# What size pieces should I cut?



## shagufta (Sep 8, 2007)

Fine dice for a quick-cooking sauce.

The size you cut the individual components of a flavor mixture depends on how long the mixture will cook and if it will be 

pureed. The French make a big deal out of demanding that a classic mirepoix (Mirepoix is the French name for a 

combination of onions, carrots and celery) be cut into very tiny dice —a handy way of torturing beginning culinary students. 
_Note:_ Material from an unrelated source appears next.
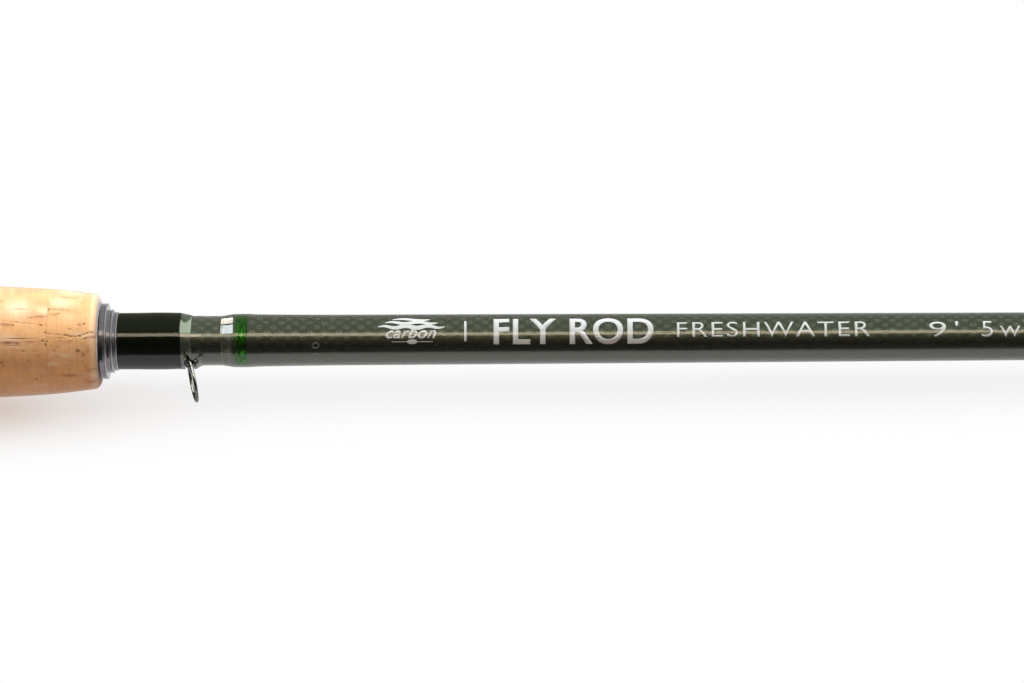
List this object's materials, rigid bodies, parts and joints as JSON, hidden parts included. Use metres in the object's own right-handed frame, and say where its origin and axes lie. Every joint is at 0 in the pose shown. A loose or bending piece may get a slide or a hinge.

But there's actually a sound reason for chopping mirepoix into small pieces for a quick-cooking dish: the smaller pieces will 

release their flavor more quickly during the short cooking time. On the other hand, mirepoix for a pot of long-simmering 

stock can consist of very large pieces of vegetables—onions cut in half, whole celery ribs, and carrots in chunks.
Any other Idea?


----------



## foodpump (Oct 10, 2005)

What was the question again?


----------



## kuan (Jun 11, 2001)

There's really no classic quick sauce that includes mirepoix.

Is there?

Unless you consider consomme a sauce.


----------



## oldschool1982 (Jun 27, 2006)

Brunoise maybe??? Although it is typically served as an addition/garnish to a consomme. But like Kuan said


----------



## longislandtommy (Aug 16, 2007)

I put a Mire Poix in my Veloute. (White Mire Poix)


----------